Because of the persecution they received in Great Britain, the Welsh in the United States were sympathetic toward minorities.  Dr. Davies told students about a Welsh minister in Chicago who started the Welsh practice in this country of allowing African-Americans to be buried in their church cemeteries.  Eight of the 11 African-American miners killed at Fraterville are buried in Welsh Cemetery in the Wye Community of Coal Creek, showing that racial tolerance by the Welsh existed in Coal Creek.

Dr. Davies showed students photographs of the grave of Rees R. Thomas and an excerpt from one of his rare books donated to Harvard by his son, David R Thomas.  As a token of his appreciation, Dr. Davies presented Briceville School with a flag of Wales.  Briceville students decided that they will visit the grave of the old Welsh coal miner, Rees R. Thomas, in Wiley Cemetery on Friday, May 21, during their annual history field trip.  

Dr. Davies also met four former Briceville students, now seniors at Anderson County High School, who will receive Nantglo Scholarships this year.  He met a former Briceville student, now at Lake City Middle School, who dreams of attending Harvard someday.  He congratulated the students on their accomplishments and encouraged them to do great things with their lives.     


2004 Nantglo Scholarship winners
(L to R) Andy Harness, Michelle Lindsay, Rocky Bailey, and Ashley Weaver
with Eirug Davies


Eirug making a presentation of a Welsh flag to the Briceville students after teaching them about their Welsh coal mining heritage.

After the history lesson, students took Dr. Davies on a tour of Briceville Church, which was built in 1888 by Welsh immigrant coal miners.  We expect that when the first Briceville student gets accepted at Harvard, Dr. Davies will be there to take them on a tour of the campus and show them the rare Welsh books that preceded them to Harvard from Coal Creek.   

The influence of the Welsh in Coal Creek lives on… nôs da.

See photos of the adventures of Dr. Davies in Coal Creek, Tennessee below:
Click on image to enlarge

Barry and Eirug at the Longfield Cemetery kiosk recently erected by Coal Creek Scholar Andy Harness for his Eagle Scout project.

Reading the inscription on the overturned headstone of Welsh miner Rees R. Thomas at Wiley Cemetery.  (Not even Poison Ivy could slow them down)

Eirug and Barry speak with the students.

Eirug and Briceville Principal Tom Braden talk about the smart students. Students and teachers gather outside the Briceville Church built by Welsh immigrant coal miners in 1888.
2004 Nantglo Scholars telling Dr.

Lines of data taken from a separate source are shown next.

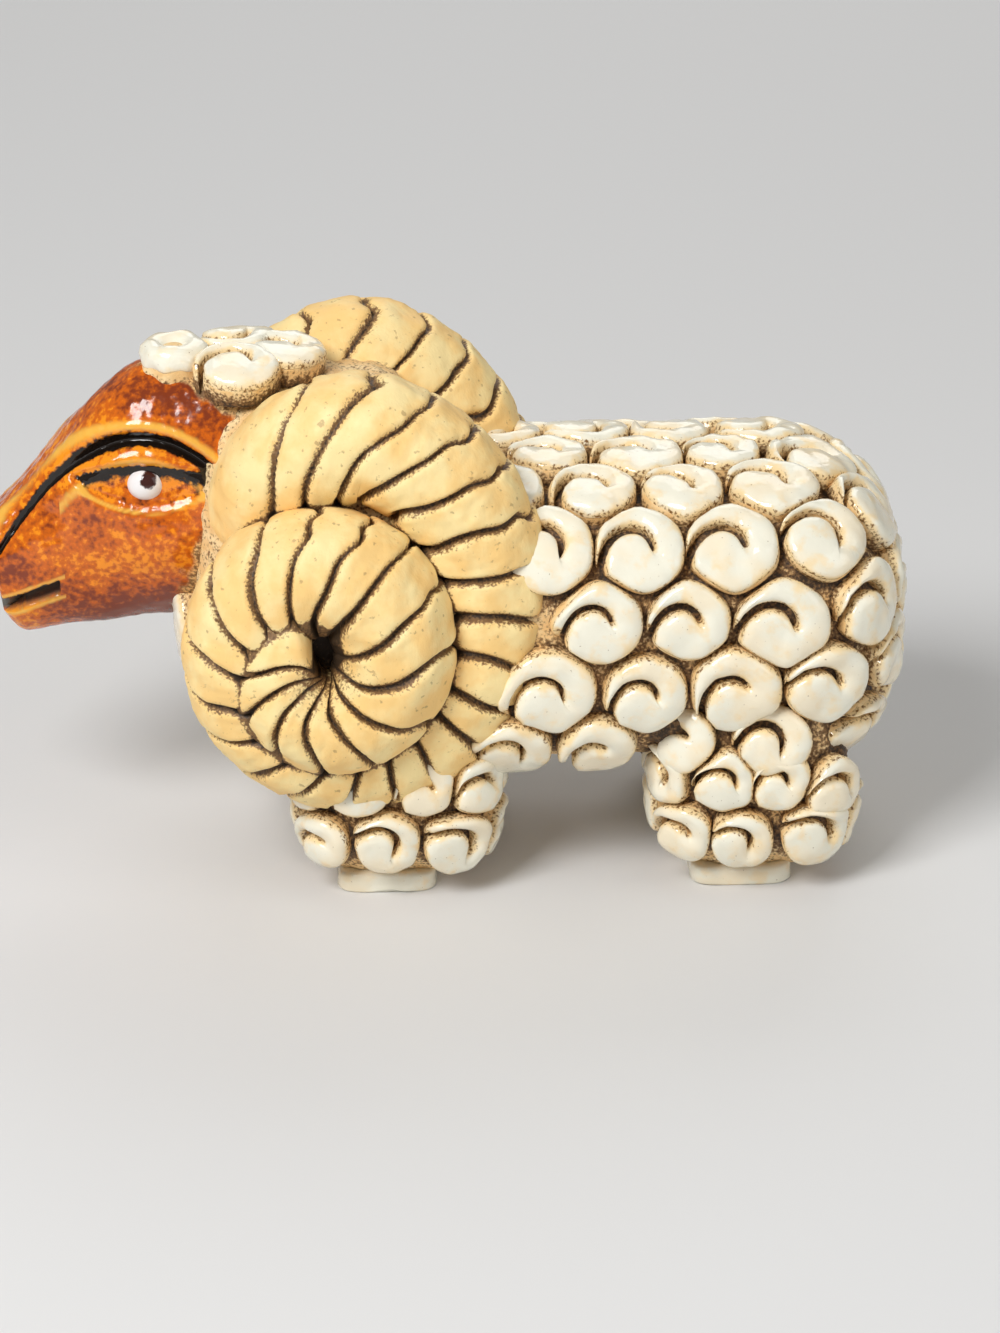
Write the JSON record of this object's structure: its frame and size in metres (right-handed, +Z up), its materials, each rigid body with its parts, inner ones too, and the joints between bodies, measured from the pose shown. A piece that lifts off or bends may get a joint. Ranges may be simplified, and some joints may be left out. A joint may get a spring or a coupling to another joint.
{
  "type": "ram figurine",
  "caption": "Standing ceramic ram with ribbed coiled horns, a fleece of raised spiral curls, a carved glazed head and short legs on flat foot plates.",
  "frame": {"origin": "on the ground under the middle of the figure's bounding box", "axes": "+Z up, the head looks along -X, and Y = 0 lies midway between the two horns"},
  "size_m": [0.1124, 0.056, 0.0649],
  "materials": {
    "fired_clay": "matte fired clay with a dark wash in the carving",
    "cream_enamel": "thick glossy cream enamel on the tops of the curls and on the feet",
    "brown_glaze": "glossy amber to red-brown glaze on the head",
    "horn_clay": "matte yellow-tan clay, dark in the rib lines"
  },
  "bodies": {
    "root": {"ram": "fired_clay"}
  },
  "joints": []
}
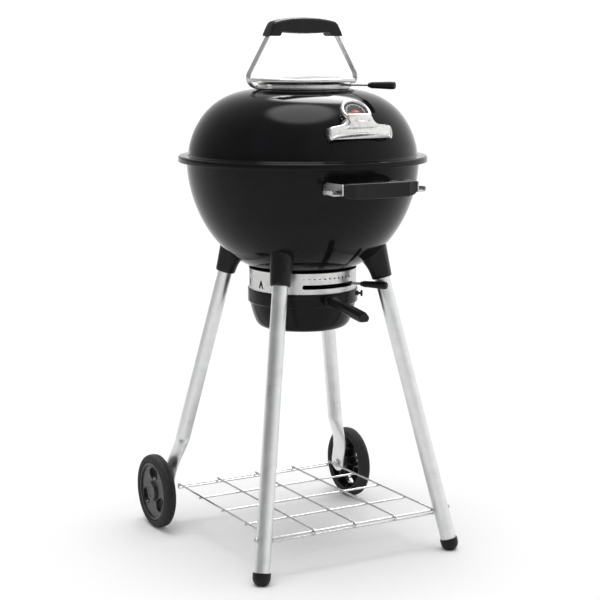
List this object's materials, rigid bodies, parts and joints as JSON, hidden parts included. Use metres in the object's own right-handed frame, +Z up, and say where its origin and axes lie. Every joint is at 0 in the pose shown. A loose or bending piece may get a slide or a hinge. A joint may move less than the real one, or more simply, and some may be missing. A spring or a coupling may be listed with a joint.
{
  "type": "kettle charcoal grill",
  "caption": "Round kettle charcoal grill on a four-legged stand with wheels, wire shelf, turning vents, ash pan and lid thermometer.",
  "frame": {"origin": "ground level, under the middle of the footprint box", "axes": "+Z up, front of the grill (handle and thermometer) towards -Y, wheels towards +Y"},
  "size_m": [0.5028, 0.5884, 1.066],
  "materials": {
    "black_enamel": "gloss porcelain enamel",
    "stainless": "satin",
    "leg_aluminium": "satin drawn tube",
    "black_nylon": "semi-gloss moulded",
    "hub_plastic": "satin moulded",
    "tyre_rubber": "matt, fine tread",
    "plated_wire": "bright plated",
    "cast_badge": "polished and brushed",
    "dial_face": "satin print",
    "needle_red": "satin",
    "clear_lens": "clear"
  },
  "bodies": {
    "kettle_and_stand": {"bowl": "black_enamel", "grate_support_1": "stainless", "grate_support_2": "stainless", "grate_support_3": "stainless", "bowl_handle_bracket": "stainless", "bowl_handle_grip": "black_nylon", "front_leg_left": "leg_aluminium", "front_foot_cap_left": "black_nylon", "leg_socket_front_left": "black_nylon", "rear_leg_left": "leg_aluminium", "leg_socket_rear_left": "black_nylon", "front_leg_right": "leg_aluminium", "front_foot_cap_right": "black_nylon", "leg_socket_front_right": "black_nylon", "rear_leg_right": "leg_aluminium", "leg_socket_rear_right": "black_nylon", "axle_bolt_left": "stainless", "axle_bolt_right": "stainless", "wire_shelf": "plated_wire", "ash_ring": "stainless", "shelf_bolt_left": "stainless", "shelf_bolt_right": "stainless"},
    "wheel_left": {"tyre_left": "tyre_rubber", "wheel_hub_left": "hub_plastic", "hub_cap_left": "hub_plastic"},
    "wheel_right": {"tyre_right": "tyre_rubber", "wheel_hub_right": "hub_plastic", "hub_cap_right": "hub_plastic"},
    "lid": {"lid_shell": "black_enamel", "vent_ring": "stainless", "vent_cap": "stainless", "vent_stud": "stainless", "lid_handle_strap": "stainless", "lid_handle_grip": "black_nylon", "thermometer_badge": "cast_badge", "thermometer_dial": "dial_face", "thermometer_lens": "clear_lens", "thermometer_probe": "stainless"},
    "vent": {"vent_damper": "stainless", "vent_lever_rod": "stainless", "vent_lever_grip": "black_nylon"},
    "needle": {"thermometer_needle": "needle_red"},
    "sweep": {"ash_sweep": "stainless", "sweep_lever_rod": "stainless", "sweep_lever_grip": "black_nylon"},
    "pan": {"ash_pan": "black_enamel", "pan_handle_bracket": "black_nylon", "pan_handle_grip": "black_nylon"},
    "thumbscrew": {"pan_thumbscrew": "black_nylon"},
    "cooking_grate": {"cooking_grate": "plated_wire"},
    "charcoal_grate": {"charcoal_grate": "plated_wire"}
  },
  "joints": [
    {"name": "wheel_left_spin", "type": "hinge", "parent": "kettle_and_stand", "child": "wheel_left", "pos_m": [-0.238, 0.2165, 0.0777], "axis": [1, 0, 0], "continuous": true},
    {"name": "wheel_right_spin", "type": "hinge", "parent": "kettle_and_stand", "child": "wheel_right", "pos_m": [0.238, 0.2165, 0.0777], "axis": [1, 0, 0], "continuous": true},
    {"name": "lid_lift", "type": "slide", "parent": "kettle_and_stand", "child": "lid", "axis": [0, 0, 1], "range_m": [0, 0.25]},
    {"name": "top_vent_turn", "type": "hinge", "parent": "lid", "child": "vent", "pos_m": [0, 0.0078, 0.932], "axis": [0, 0, 1], "range_deg": [0, 45]},
    {"name": "thermometer_needle_turn", "type": "hinge", "parent": "lid", "child": "needle", "pos_m": [0, -0.19587, 0.88814], "axis": [0, -0.6947, 0.7193], "range_deg": [-196, 0], "stiffness_Nm_per_rad": 0.001},
    {"name": "ash_sweep_turn", "type": "hinge", "parent": "kettle_and_stand", "child": "sweep", "pos_m": [0, 0.0078, 0.5414], "axis": [0, 0, 1], "range_deg": [-60, 0]},
    {"name": "ash_pan_drop", "type": "slide", "parent": "kettle_and_stand", "child": "pan", "axis": [0, 0, -1], "range_m": [0, 0.2]},
    {"name": "pan_thumbscrew_turn", "type": "hinge", "parent": "pan", "child": "thumbscrew", "pos_m": [0.0881, -0.06103, 0.516], "axis": [0.788, -0.6157, 0], "range_deg": [-270, 0]},
    {"name": "cooking_grate_lift", "type": "slide", "parent": "kettle_and_stand", "child": "cooking_grate", "axis": [0, 0, 1], "range_m": [0, 0.015]},
    {"name": "charcoal_grate_lift", "type": "slide", "parent": "kettle_and_stand", "child": "charcoal_grate", "axis": [0, 0, 1], "range_m": [0, 0.1]}
  ]
}
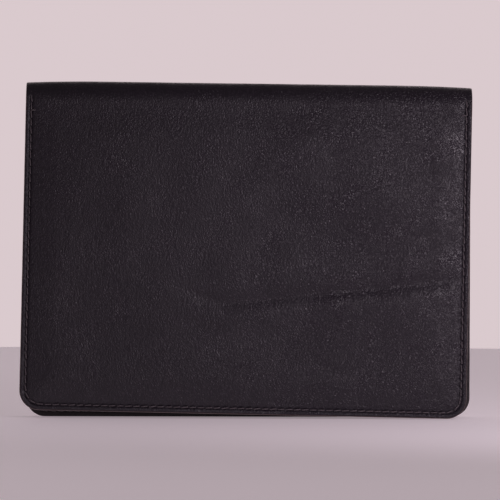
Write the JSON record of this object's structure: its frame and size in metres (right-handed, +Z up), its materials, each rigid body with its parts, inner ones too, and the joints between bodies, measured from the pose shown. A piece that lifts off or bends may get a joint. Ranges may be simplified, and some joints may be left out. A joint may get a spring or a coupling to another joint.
{
  "type": "passport holder",
  "caption": "Slim bifold leather passport holder standing on its long free edges, with a rolled spine, a passport sleeve, a slip pocket and stepped card slots inside.",
  "frame": {"origin": "centre of the bounding box on the surface that the holder stands on", "axes": "+X along the spine, +Y out of the back cover, +Z up from the free edges to the spine; the front cover faces -Y"},
  "size_m": [0.142, 0.0188, 0.1058],
  "materials": {
    "outer_leather": "black fine-grain calf with a soft sheen",
    "pocket_leather": "black skived pocket leather, satin",
    "lining": "black fine twill lining, matt",
    "stiffener": "grey bonded leather board, matt",
    "thread": "black waxed thread"
  },
  "bodies": {
    "back_cover": {"back_outer_leather": "outer_leather", "back_stiffener": "stiffener", "back_lining": "lining", "slip_pocket": "pocket_leather", "card_slot_1": "pocket_leather", "card_slot_2": "pocket_leather", "card_slot_3": "pocket_leather", "back_seam_thread": "thread", "card_slot_thread_1": "thread", "card_slot_thread_2": "thread", "card_slot_thread_3": "thread"},
    "spine_back": {"spine_leather_1": "outer_leather", "spine_lining_1": "lining"},
    "spine_crown": {"spine_leather_2": "outer_leather", "spine_lining_2": "lining"},
    "spine_front": {"spine_leather_3": "outer_leather", "spine_lining_3": "lining"},
    "front_cover": {"front_outer_leather": "outer_leather", "front_stiffener": "stiffener", "front_lining": "lining", "passport_sleeve": "pocket_leather", "front_seam_thread": "thread"}
  },
  "joints": [
    {"name": "fold_1", "type": "hinge", "parent": "back_cover", "child": "spine_back", "pos_m": [0.00089, 0.00943, 0.101], "axis": [-1, 0, 0.0096], "range_deg": [-1.25, 44.25]},
    {"name": "fold_2", "type": "hinge", "parent": "spine_back", "child": "spine_crown", "pos_m": [0.00093, 0.00553, 0.10501], "axis": [-1, 0, 0.0096], "range_deg": [-1.25, 44.25]},
    {"name": "fold_3", "type": "hinge", "parent": "spine_crown", "child": "spine_front", "pos_m": [0.00093, -0.00006, 0.10515], "axis": [-1, 0, 0.0096], "range_deg": [-1.25, 44.25]},
    {"name": "fold_4", "type": "hinge", "parent": "spine_front", "child": "front_cover", "pos_m": [0.0009, -0.00417, 0.10136], "axis": [-1, 0, 0.0096], "range_deg": [-1.25, 44.25]}
  ],
  "couplings": [
    {"joint": "fold_2", "follows": "fold_1", "ratio": 1},
    {"joint": "fold_3", "follows": "fold_1", "ratio": 1},
    {"joint": "fold_4", "follows": "fold_1", "ratio": 1}
  ]
}
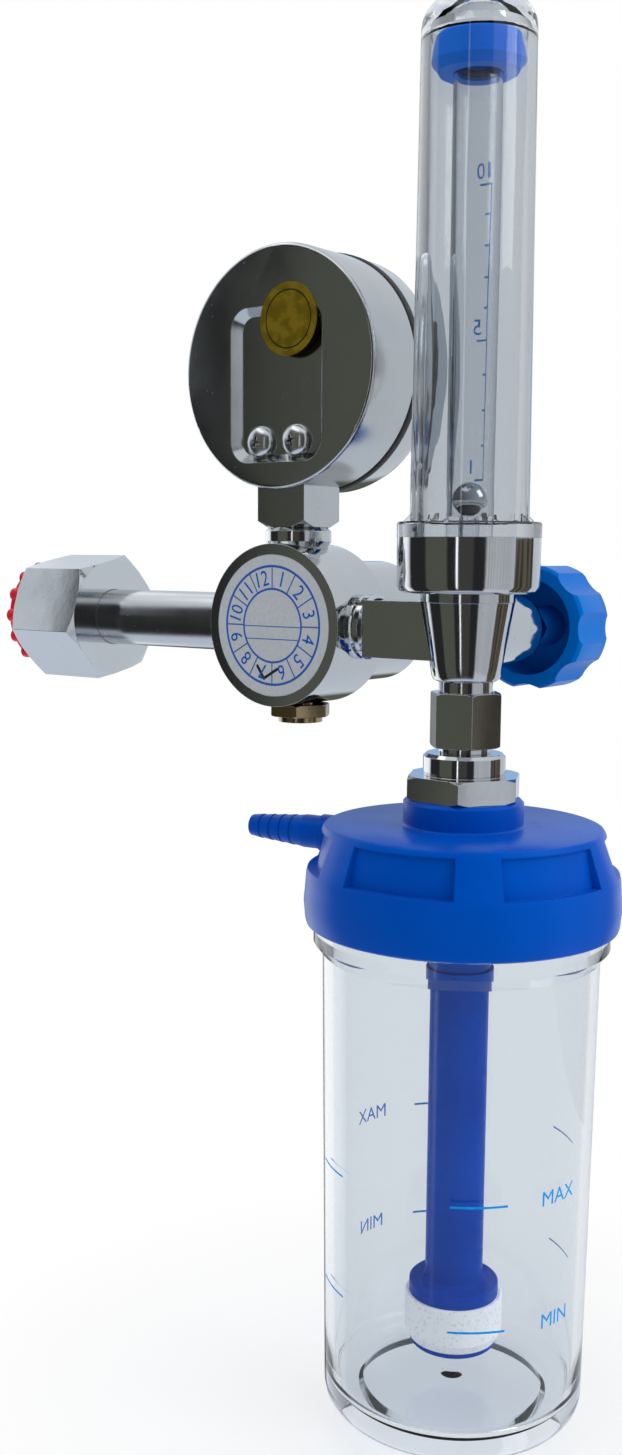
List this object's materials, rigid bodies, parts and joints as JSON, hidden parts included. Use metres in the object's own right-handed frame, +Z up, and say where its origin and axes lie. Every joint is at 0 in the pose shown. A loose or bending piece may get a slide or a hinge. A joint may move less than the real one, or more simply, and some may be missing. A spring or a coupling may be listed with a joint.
{
  "type": "oxygen flowmeter",
  "caption": "Wall oxygen flowmeter: inlet nut, pressure regulator with a round contents gauge, float tube with a control knob, and a screw-on bubble humidifier bottle with a hose barb.",
  "frame": {"origin": "on the inlet axis, at the outer end of the nut's thread", "axes": "+X out of the nut's mouth, +Z up along the float tube, and the dial and knob face -Y"},
  "size_m": [0.1861, 0.0835, 0.3397],
  "materials": {
    "chrome": "polished",
    "steel": "plain",
    "brass": "plain",
    "red_plastic": "glossy",
    "blue_plastic": "glossy",
    "clear_plastic": "clear",
    "clear_glass": "clear",
    "black_rubber": "matt",
    "white_foam": "porous",
    "grey_label": "printed",
    "yellow_label": "printed",
    "dial_white": "satin",
    "dial_black": "satin"
  },
  "bodies": {
    "meter": {"inlet_stem": "chrome", "regulator_body": "chrome", "front_bonnet": "chrome", "relief_body": "chrome", "relief_cap": "chrome", "gauge_case": "chrome", "gauge_socket": "chrome", "gauge_lock_ring": "chrome", "gauge_bezel": "chrome", "arm_lock_ring": "chrome", "flowmeter_body": "chrome", "gland_nut": "chrome", "outlet_nipple": "chrome", "union_nut": "chrome", "adjusting_screw": "steel", "spring_button": "steel", "main_spring": "steel", "poppet_spring": "steel", "relief_spring": "steel", "gauge_screws": "steel", "movement_frame": "steel", "inlet_filter": "brass", "valve_seat": "brass", "bourdon_tube": "brass", "tube_stopper": "blue_plastic", "bottle_lid": "blue_plastic", "dip_tube": "blue_plastic", "diffuser_plate": "blue_plastic", "tube_cover": "clear_plastic", "metering_tube": "clear_plastic", "gauge_glass": "clear_glass", "inlet_seal": "black_rubber", "gauge_gasket": "black_rubber", "packing_ring": "black_rubber", "stopper_o_ring": "black_rubber", "flange_seal": "black_rubber", "diffuser_foam": "white_foam", "date_label": "grey_label", "warning_label": "yellow_label", "gauge_dial": "dial_white", "dial_ring": "dial_black"},
    "nut": {"inlet_nut": "chrome"},
    "plug": {"thread_plug": "red_plastic"},
    "knob": {"flow_knob": "blue_plastic", "knob_screw": "steel", "knob_cap": "blue_plastic", "valve_spindle": "steel"},
    "needle_body": {"needle": "steel"},
    "ball": {"float_ball": "steel"},
    "pointer": {"gauge_pointer": "dial_black", "pinion_arbor": "steel"},
    "sector": {"sector_gear": "steel"},
    "link": {"tip_link": "steel"},
    "valve": {"valve_poppet": "brass", "diaphragm": "black_rubber", "diaphragm_plate": "steel"},
    "relief": {"relief_poppet": "brass"},
    "gasket": {"bottle_gasket": "black_rubber"},
    "bottle_body": {"bottle": "clear_plastic"}
  },
  "joints": [
    {"name": "inlet_nut_spin", "type": "hinge", "parent": "meter", "child": "nut", "pos_m": [-0.01, 0, 0], "axis": [1, 0, 0], "continuous": true},
    {"name": "plug_pull", "type": "slide", "parent": "nut", "child": "plug", "axis": [1, 0, 0], "range_m": [0, 0.06]},
    {"name": "knob_turn", "type": "hinge", "parent": "meter", "child": "knob", "pos_m": [-0.1359, -0.03, 0], "axis": [0, -1, 0], "range_deg": [0, 720]},
    {"name": "needle_travel", "type": "slide", "parent": "knob", "child": "needle_body", "axis": [0, -1, 0], "range_m": [0, 0.0012]},
    {"name": "ball_float", "type": "slide", "parent": "meter", "child": "ball", "axis": [0, 0, 1], "range_m": [0, 0.0888]},
    {"name": "pointer_turn", "type": "hinge", "parent": "meter", "child": "pointer", "pos_m": [-0.0845, -0.006, 0.0644], "axis": [0, 1, 0], "range_deg": [0, 270]},
    {"name": "sector_turn", "type": "hinge", "parent": "meter", "child": "sector", "pos_m": [-0.0845, -0.005, 0.0535], "axis": [0, 1, 0], "range_deg": [-54, 0]},
    {"name": "link_swing", "type": "hinge", "parent": "sector", "child": "link", "pos_m": [-0.0893, -0.005, 0.0535], "axis": [0, 1, 0], "range_deg": [0, 54]},
    {"name": "valve_lift", "type": "slide", "parent": "meter", "child": "valve", "axis": [0, 1, 0], "range_m": [0, 0.0005], "stiffness_N_per_m": 500},
    {"name": "relief_lift", "type": "slide", "parent": "meter", "child": "relief", "axis": [0, 0, -1], "range_m": [0, 0.001], "stiffness_N_per_m": 500, "springref_m": -0.0004},
    {"name": "bottle_turn", "type": "hinge", "parent": "meter", "child": "gasket", "pos_m": [-0.1359, 0, -0.06], "axis": [0, 0, -1], "range_deg": [0, 720]},
    {"name": "bottle_drop", "type": "slide", "parent": "gasket", "child": "bottle_body", "axis": [0, 0, -1], "range_m": [0, 0.008]}
  ],
  "couplings": [
    {"joint": "needle_travel", "follows": "knob_turn", "m_per_rad": 0.000095493},
    {"joint": "sector_turn", "follows": "pointer_turn", "ratio": -0.2},
    {"joint": "link_swing", "follows": "pointer_turn", "ratio": 0.2},
    {"joint": "bottle_turn", "follows": "bottle_drop", "rad_per_m": 1570.8}
  ]
}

Davies and the Briceville students about their college plans and career goals. Krystina Long (far right), who dreams of attending Harvard some day.

At left, photojournalist Paul Efird and writer Fred Brown from the Knoxville News Sentinel with Eirug, teachers, and students at Briceville Church.

 

Dr. Eirug Davies (L), Rev. Roy Daugherty (C), and Barry Thacker, PE, (R) in Briceville Church, built in 1888 by Welsh immigrant coal miners.